Red Light for Chinese Economy as 23 Companies Preparing for IPO Face Listing Delays Due to Lockdown
Concerns Over Medical Collapse as 22 Shanghai Hospitals Suspend Outpatient Services Amid COVID-19 Surge
[Asia Economy Beijing=Special Correspondent Jo Young-shin] It is reported that there are as many as 400,000 containers waiting to be loaded at Shanghai Port, the world's number one port. It appears that the global logistics crisis originating from Shanghai due to the spread of COVID-19 has begun.
Also, as COVID-19 spreads, an unprecedented event has occurred where 23 Chinese companies have temporarily postponed their initial public offerings (IPOs). In addition, it is reported that Shanghai's medical system is on the verge of collapse, with 22 hospitals in Shanghai suspending outpatient consultations. A red light has been turned on in Shanghai, the economic capital of China and a hub for finance and exports.
According to Chinese media including Global Times on the 31st, there are about 90 container ships waiting at Shanghai Port (Yangshan Port) for loading.
The number of containers delayed due to the Shanghai lockdown is estimated to reach 400,000 (based on 20-foot containers). This is the volume that 33 large container ships of 12,000 TEU each would have to carry at once.
Maersk, the world's number one shipping company operating its own berths at Shanghai Port, explained, "Due to the sequential lockdown in Shanghai, container truck transportation is facing difficulties," adding that compared to before the lockdown, there has been about a 30% disruption in truck transportation alone.
Since 6 a.m. the previous day, Shanghai Port has been issuing electronic passes to container truck drivers and conducting a separate procedure to verify COVID-19 negative test certificates. This means that the entry and exit procedures at Shanghai Port have become complicated, making port congestion inevitable.
Zhao Nan, a researcher at the Shanghai International Shipping Research Center, said, "Although Shanghai Port is operating under special management, it is impossible for it not to be affected by COVID-19," adding, "It will impact Shanghai Port's container throughput in March." He also expressed concerns that the regional economy will be hit by the current COVID-19 spread.
Air cargo has also begun to be affected. Cargolux, Europe's largest air cargo transportation specialist company, has suspended its cargo flights. Cargolux explained that it will temporarily suspend operations until the 2nd of next month and monitor the COVID-19 situation. Other air cargo companies are also closely watching the COVID-19 situation, so the possibility of additional cargo flight suspensions cannot be ruled out.

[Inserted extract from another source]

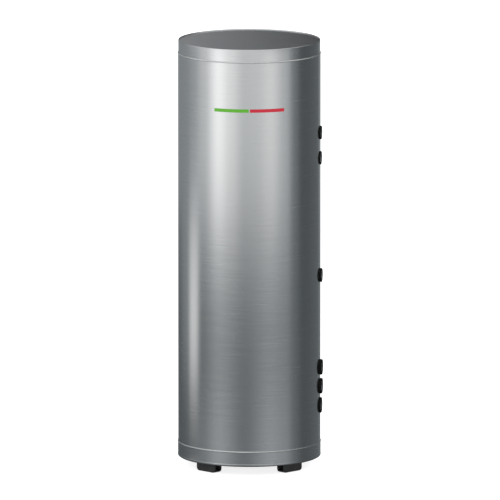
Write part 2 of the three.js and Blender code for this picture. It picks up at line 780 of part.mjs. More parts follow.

In this regard, Global Times reported that the world's largest air cargo companies in North America, such as DHL Express and FedEx, are actively cooperating with authorities to ensure smooth services.
Xinhua News Agency quoted a representative from Shanghai International Port Group (SIPG) saying that to ensure normal port operations, they have digitalized the 48-hour negative nucleic acid test certificates for truck drivers, resolving the issue of container trucks entering and exiting the port, and expressed hopeful prospects.
The capital market is also being adversely affected. Twenty-three Chinese companies preparing for IPOs have temporarily postponed them due to city lockdowns. Chinese financial authorities hastily introduced incentives such as waiving listing fees.
There are also voices expressing concern about the collapse of the medical system, as 22 hospitals in Shanghai have suspended outpatient services due to the spread of COVID-19.
A representative from the Chinese Center for Disease Control and Prevention (CDC) said, "Shanghai's medical system is on the verge of collapse," adding, "Conducting COVID-19 testing for the entire city of Shanghai, with a population of over 24 million, by April 5 is a very difficult task."
Meanwhile, Chinese Premier Li Keqiang instructed at a State Council meeting held the day before that the local special bonds allocated at the end of last year should be issued by the end of May, and those allocated this year should be issued by the end of September. He also ordered a reasonable expansion of the scope of special bond usage separately from infrastructure investment to stimulate the economy.